SAS Data Integration Studio (DIS) supports data from multiple heterogeneous sources and different operational systems. The platform modifies, restructures, and consolidates data as required. Besides, the tool provides real-time data integration as the data is being replicated, moved, or synchronized.
Data Integration Studio allows users to query data and use them across multiple platforms. Moreover, the platform facilitates virtual access to legacy files, text files, database structures, XML sources, message queues, and ERP applications. This enables users to integrate data across virtual data sources and empower real-time analysis.
Talend provides two ETL-based data integration products: Talend Data Integration and Stitch. These products are known for speed, flexibility, performance, scalability, and ease of use. Their focus lies on moving, transforming, and synchronizing data from heterogeneous sources. The platform supports cloud platforms such as Azure, AWS, and Google. Besides, the tool supports enterprise apps such as Dropbox and Salesforce. Also, it supports integration platforms based on ETL, ELT, real-time processing, and batch processing.

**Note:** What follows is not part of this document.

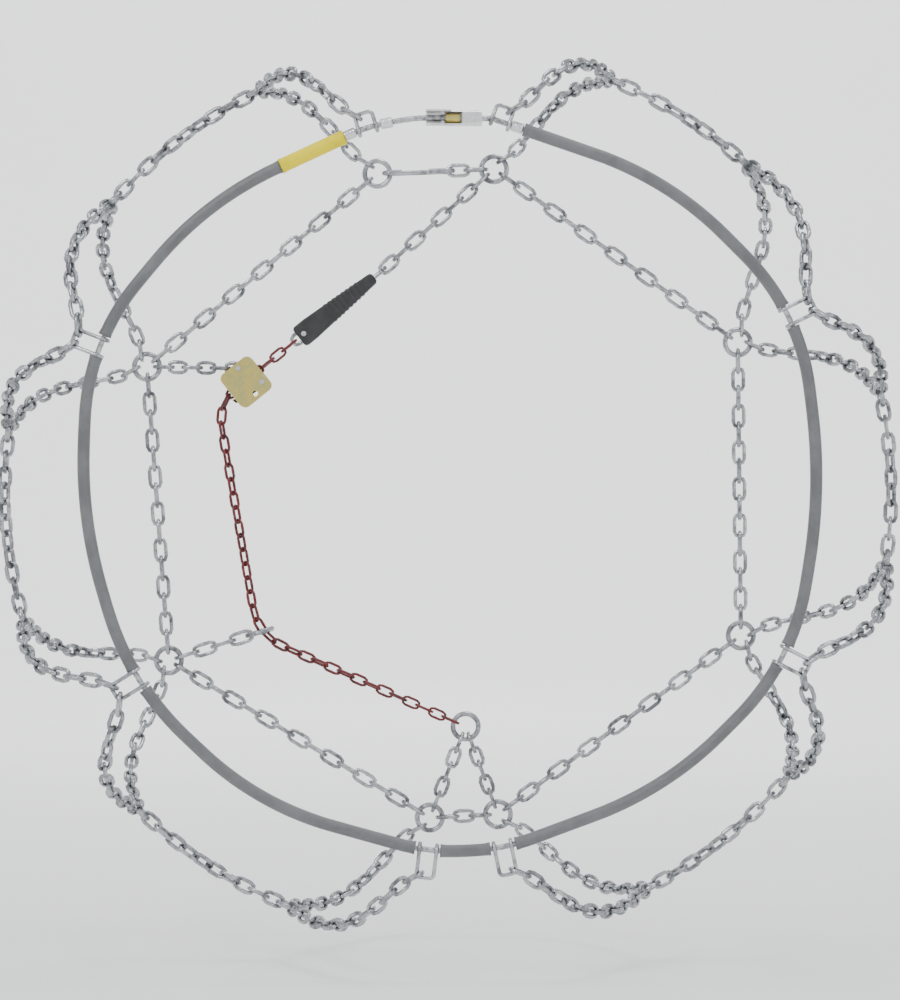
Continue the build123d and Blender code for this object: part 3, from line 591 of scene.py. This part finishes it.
class SNOW_OT_ferrules(Piece):
    """Crimped ferrules"""
    bl_idname = "snow.ferrules"
    bl_label = "Ferrules"

    def build(self, looks):
        bright = surface("Ferrule", (0.72, 0.73, 0.74), (0.5, 0.51, 0.52), 1.0, 0.22, 0.38, 300.0,
                         (0.4, 0.7), (900.0, 0.2, 0.0002))
        for i, points in enumerate(islands("ferrules")):
            centre, _, axes = own_frame(points)
            axis = axes[np.argmax(abs(axes @ np.array([1.0, 0, 0])))]
            long = np.ptp((points - centre) @ axis)
            line = centre + np.linspace(-long / 2, long / 2, 44)[:, None] * axis
            marks = np.linspace(0, long, 44)

            def crimped(s, t, long=long):
                grooves = sum(np.exp(-((s - long * share) / (0.55 * MM)) ** 2)
                              for share in (0.25, 0.5, 0.75))
                end = np.exp(-(np.minimum(s, long - s) / (0.35 * MM)) ** 2)
                six = 0.5 + 0.5 * np.cos(6 * t)
                return FERRULE_WIDE / 2 * (1 - 0.13 * grooves * six - 0.10 * end)
            adopt(tube(f"ferrule_{i}", line, marks, crimped, 36, bright,
                       inner=FERRULE_BORE / 2),
                  "ferrules")


class SNOW_OT_fittings(Piece):
    """Shackles, closing hook, barrel, stop, lock, pins and handle keep their CAD shape"""
    bl_idname = "snow.fittings"
    bl_label = "Fittings"

    def build(self, looks):
        shackles = [n for n in NODES if n.startswith("shackle_")]
        wear_nodes(shackles + ["closing_hook", "handle_hook"], zinc(looks))
        wear_nodes(["coupling_barrel"], surface(
            "Folded sheet", (0.80, 0.80, 0.80), (0.55, 0.55, 0.56), 0.85, 0.28, 0.42, 160.0,
            (0.4, 0.75), (900.0, 0.18, 0.0002)))
        wear_nodes(["cable_stop"], yellow_zinc(looks))
        wear_nodes(["lock_body"], yellow_zinc(looks))
        wear_nodes(["lock_pawl"], surface("Black steel", (0.05, 0.05, 0.05), (0.02, 0.02, 0.02),
                                          0.8, 0.35, 0.5))
        wear_nodes(["lock_pins", "handle_pin"], surface(
            "Pin steel", (0.6, 0.6, 0.6), (0.4, 0.4, 0.4), 1.0, 0.25, 0.4))
        wear_nodes(["handle"], black_moulding(looks))


class SNOW_OT_grip(Piece):
    """Ribbed skin of the moulded handle over its tapered part"""
    bl_idname = "snow.grip"
    bl_label = "Handle grip"

    def build(self, looks):
        """Skin = superellipse section, half sizes shrinking evenly from the wide end to the tip,
        plus ribs r = depth * (1 - cos(2 pi s / pitch)) / 2 over the middle."""
        points = node_points("handle")
        centre, half, axes = own_frame(points)
        reach = (points - centre) @ axes.T
        far, near = reach[:, 0] > half[0] * 0.9, reach[:, 0] < -half[0] * 0.6
        if np.ptp(reach[far, 1]) > np.ptp(reach[near, 1]):
            axes = axes * np.array([-1.0, -1.0, 1.0])[:, None]
        long = 2 * half[0]
        s = np.linspace(20 * MM, long - 3 * MM, 130)[:, None]
        t = np.arange(40) / 40 * 2 * math.pi
        inside = np.clip((s - 28 * MM) / (4 * MM), 0, 1) * np.clip((long - 10 * MM - s) / (4 * MM),
                                                                   0, 1)
        rib = 0.55 * MM * inside * (0.5 - 0.5 * np.cos(2 * math.pi * s / (4.2 * MM)))
        wide = half[1] + (4.5 * MM - half[1]) * (s - 12 * MM) / (long - 12 * MM)
        over = 0.12 * MM
        sx, sy = np.cos(t), np.sin(t)
        square = 2 / 4.5
        y = (wide + over + rib) * np.sign(sx) * abs(sx) ** square
        z = (half[2] + over + rib) * np.sign(sy) * abs(sy) ** square
        x = s - half[0] + np.zeros_like(y)
        skin = np.stack([x, y, z], -1)
        ends = skin * np.array([1.0, 0.0, 0.0])
        body = np.concatenate([ends[:1], skin, ends[-1:]])
        faces = grid_faces(len(body), 40, False, True)
        run = np.concatenate([s[:1], s, s[-1:]]).ravel()
        grip = new_object("handle_grip", centre + body.reshape(-1, 3) @ axes, faces,
                          np.repeat(run, 40), np.tile(t * 0.01, len(body)),
                          black_moulding(looks))
        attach(grip, BODY_OF["handle"])


def studio_bowl(paper):
    """Floor with a wall all round it: a profile turned about the vertical. The profile runs out
    flat, rises through a quarter circle, and goes on straight up, so no edge shows from any side.
    Point = (r(s) cos t, r(s) sin t, z(s))."""
    quarter = np.linspace(0, math.pi / 2, 13)
    flat = BOWL_WIDE - BOWL_BEND
    r = np.concatenate([[0.0001, 1.0, 2.0, 3.2], flat + BOWL_BEND * np.sin(quarter), [BOWL_WIDE] * 3])
    z = np.concatenate([np.zeros(4), BOWL_BEND * (1 - np.cos(quarter)), [1.8, 2.6, BOWL_TALL]])
    t = np.arange(64) / 64 * 2 * math.pi
    points = np.stack([r[:, None] * np.cos(t), r[:, None] * np.sin(t),
                       FLOOR_Z + z[:, None] * np.ones(len(t))], -1).reshape(-1, 3)
    faces = grid_faces(len(r), len(t), False, True)
    return new_object("backdrop", points, faces, points[:, 0], points[:, 1], paper)


class SNOW_OT_stage(Piece):
    """Pale floor and backdrop, soft lights and the camera"""
    bl_idname = "snow.stage"
    bl_label = "Stage"

    def build(self, looks):
        paper = surface("Backdrop paper", looks.floor, tuple(c * 0.985 for c in looks.floor), 0.0,
                        0.8, 0.9, 2.0, (0.3, 0.7), (300.0, 0.05, 0.0005))
        stage = [studio_bowl(paper)]
        for name, place, size, power, aimed in LIGHTS:
            lamp = bpy.data.lights.new(name, "AREA")
            lamp.shape = "DISK"
            lamp.size = size
            lamp.energy = power
            obj = bpy.data.objects.new(name, lamp)
            obj.location = place
            aim = Vector(aimed) - Vector(place)
            obj.rotation_euler = aim.to_track_quat("-Z", "Y").to_euler()
            bpy.context.scene.collection.objects.link(obj)
            stage.append(obj)
        world = bpy.data.worlds.new("Studio")
        world.use_nodes = True
        tree = world.node_tree
        way, part = tree.nodes.new("ShaderNodeTexCoord"), tree.nodes.new("ShaderNodeSeparateXYZ")
        sky = tree.nodes.new("ShaderNodeValToRGB")
        sky.color_ramp.elements[0].position, sky.color_ramp.elements[1].position = 0.35, 0.8
        sky.color_ramp.elements[0].color = (0.04, 0.042, 0.045, 1.0)
        sky.color_ramp.elements[1].color = (0.95, 0.97, 1.0, 1.0)
        lift = tree.nodes.new("ShaderNodeMath")
        lift.operation = "MULTIPLY_ADD"
        lift.inputs[1].default_value = lift.inputs[2].default_value = 0.5
        tree.links.new(way.outputs["Generated"], part.inputs["Vector"])
        tree.links.new(part.outputs["Z"], lift.inputs[0])
        tree.links.new(lift.outputs[0], sky.inputs["Fac"])
        tree.links.new(sky.outputs["Color"], tree.nodes["Background"].inputs["Color"])
        tree.nodes["Background"].inputs["Strength"].default_value = 1.2
        bpy.context.scene.world = world
        lens = bpy.data.cameras.new("camera")
        lens.sensor_fit = "VERTICAL"
        lens.sensor_height = SENSOR
        lens.lens = LENS
        lens.shift_x, lens.shift_y = SHIFT
        eye = bpy.data.objects.new("camera", lens)
        eye.location = (0.0, -EYE_AWAY, 0.0)
        eye.rotation_euler = Euler((math.pi / 2, 0, 0))
        bpy.context.scene.collection.objects.link(eye)
        bpy.context.scene.camera = eye
        stage.append(eye)


class SNOW_PT_panel(bpy.types.Panel):
    """Snow chain sizes, colours and pieces"""
    bl_idname = "SNOW_PT_panel"
    bl_label = "Snow Chain"
    bl_space_type = "VIEW_3D"
    bl_region_type = "UI"
    bl_category = "Snow Chain"

    def draw(self, context):
        looks = context.scene.snow_chain
        for name in ChainLooks.__annotations__:
            self.layout.prop(looks, name)
        for operator in OPERATORS:
            self.layout.operator(operator.bl_idname)


OPERATORS = (SNOW_OT_tread, SNOW_OT_side, SNOW_OT_tension, SNOW_OT_rings, SNOW_OT_rope,
             SNOW_OT_sleeves, SNOW_OT_ferrules, SNOW_OT_fittings, SNOW_OT_grip, SNOW_OT_stage)
CLASSES = (ChainLooks, *OPERATORS, SNOW_PT_panel)


def register():
    for cls in CLASSES:
        bpy.utils.register_class(cls)
    bpy.types.Scene.snow_chain = bpy.props.PointerProperty(type=ChainLooks)


def unregister():
    del bpy.types.Scene.snow_chain
    for cls in reversed(CLASSES):
        bpy.utils.unregister_class(cls)


def main():
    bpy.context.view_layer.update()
    register()
    bpy.ops.snow.tread()
    bpy.ops.snow.side()
    bpy.ops.snow.tension()
    bpy.ops.snow.rings()
    bpy.ops.snow.rope()
    bpy.ops.snow.sleeves()
    bpy.ops.snow.ferrules()
    bpy.ops.snow.fittings()
    bpy.ops.snow.grip()
    bpy.ops.snow.stage()


if __name__ == "__main__":
    main()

Talend includes team collaboration features, visual mapping, CI/CD (Continuous Integration and Continuous Delivery), data governance and security options, including fraud pattern detection.

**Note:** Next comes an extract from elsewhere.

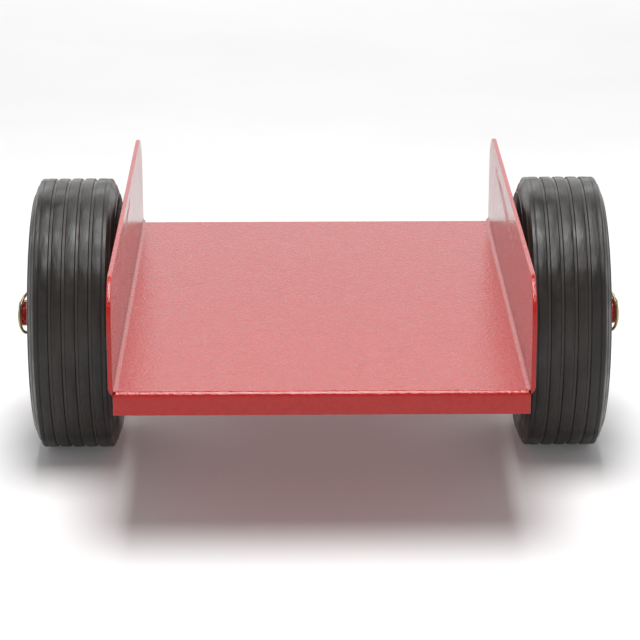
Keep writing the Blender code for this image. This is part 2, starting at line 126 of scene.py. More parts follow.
RIM_FLANGE_HEIGHT = 0.0067
RIM_INSET = 0.0123
RIM_SHEET = 0.0020
RIM_BEND_RADIUS = 0.0060
FLANGE_BEND_RADIUS = 0.0025
HUB_WALL = 0.0035
HUB_ROUND = 0.0008
BOLTS = 4
BOLT_RADIUS = 0.0040
BOLT_LENGTH = 0.0160
BOLT_TIP_RADIUS = 0.0030
BOLT_TIP_LENGTH = 0.0008
BOLT_THREAD_START = 0.0012  # from the tip
BOLT_THREAD_END = 0.0045  # from under the head
BOLT_SHANK_LENGTH = 0.0040
BOLT_HOLE_RADIUS = 0.0044
BOLT_HOLE_REACH = 0.006
HEX_ACROSS_FLATS = 0.0130
HEX_FACE_RADIUS = HEX_ACROSS_FLATS / 2 * 0.95  # of the round face inside the chamfer
HEX_CHAMFER_SLOPE = math.tan(math.radians(30))
BOLT_HEAD_HEIGHT = 0.0053
BOLT_CAP_SHARE = 0.5  # of the face's radius, for the cap in its middle
BOLT_HEAD_COLLAR = 0.0003
NUT_HEIGHT = 0.0065
NUT_BORE_CHAMFER = 0.0006
THREAD_PITCH = 0.00125
THREAD_DEPTH = 0.0006

# Steps round a full turn
TYRE_STEPS = 144
ROUND_STEPS = 72
SMALL_STEPS = 36
HEX_STEPS = 48
WELD_SIDES = 20
WIRE_SIDES = 16

BEVEL_SEGMENTS = 3
BEVEL_ANGLE = math.radians(50)
FASTENER_SHARP_ANGLE = math.radians(32)

# Finishes
RED = (0.375, 0.0115, 0.0082)
RED_DEEP = (0.340, 0.0095, 0.0070)
SCUFF_PALE = (0.74, 0.46, 0.46)
SCUFF_DARK = (0.16, 0.020, 0.022)
SCUFF_STRENGTH = 0.75
FAINT_STRENGTH = 0.35
RUBBER_DARK = (0.0090, 0.0078, 0.0068)
RUBBER_LIGHT = (0.0230, 0.0200, 0.0172)
RUBBER_DUST = (0.058, 0.046, 0.036)
RUBBER_FLECK = (0.11, 0.10, 0.09)
NOISE_LOW = 0.3
NOISE_HIGH = 0.7

# Rub marks inside the side plates: the side, (y, distance below the top) at both ends, and the width
PALE_RUBS = (
    ("left", (0.03, 0.012), (-0.20, 0.030), 0.0062),
    ("left", (-0.02, 0.018), (-0.15, 0.026), 0.0040),
    ("right", (0.18, 0.019), (-0.05, 0.031), 0.0052),
    ("right", (0.13, 0.017), (0.02, 0.021), 0.0030),
)
DARK_RUBS = (
    ("left", (-0.12, 0.026), (-0.24, 0.060), 0.0034),
    ("left", (-0.10, 0.046), (-0.21, 0.072), 0.0028),
    ("right", (0.14, 0.056), (0.05, 0.062), 0.0040),
)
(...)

Xplenty is a cloud data platform used to integrate data from different repositories, applications, and other sources. This SaaS ETL platform supports Amazon Redshift, Azure Synapse, Google BigQuery. Moreover, Xplenty is a highly scalable, flexible, and secure data integration platform that provides a wide range of APIs.
Xplenty utilizes built-in connectors to integrate with more than 100 data stores and applications, including AWS, Google Cloud, Microsoft Azure, Salesforce, Magento, Facebook, and Slack. The tool uses a package designer to execute a wide range of data integration use cases. The GUI promotes a no-code environment, and the tool runs the packages from an API or directly from the user interface. Consequently, the platform simplifies job scheduling, job monitoring, and managing status reports and other orchestration information.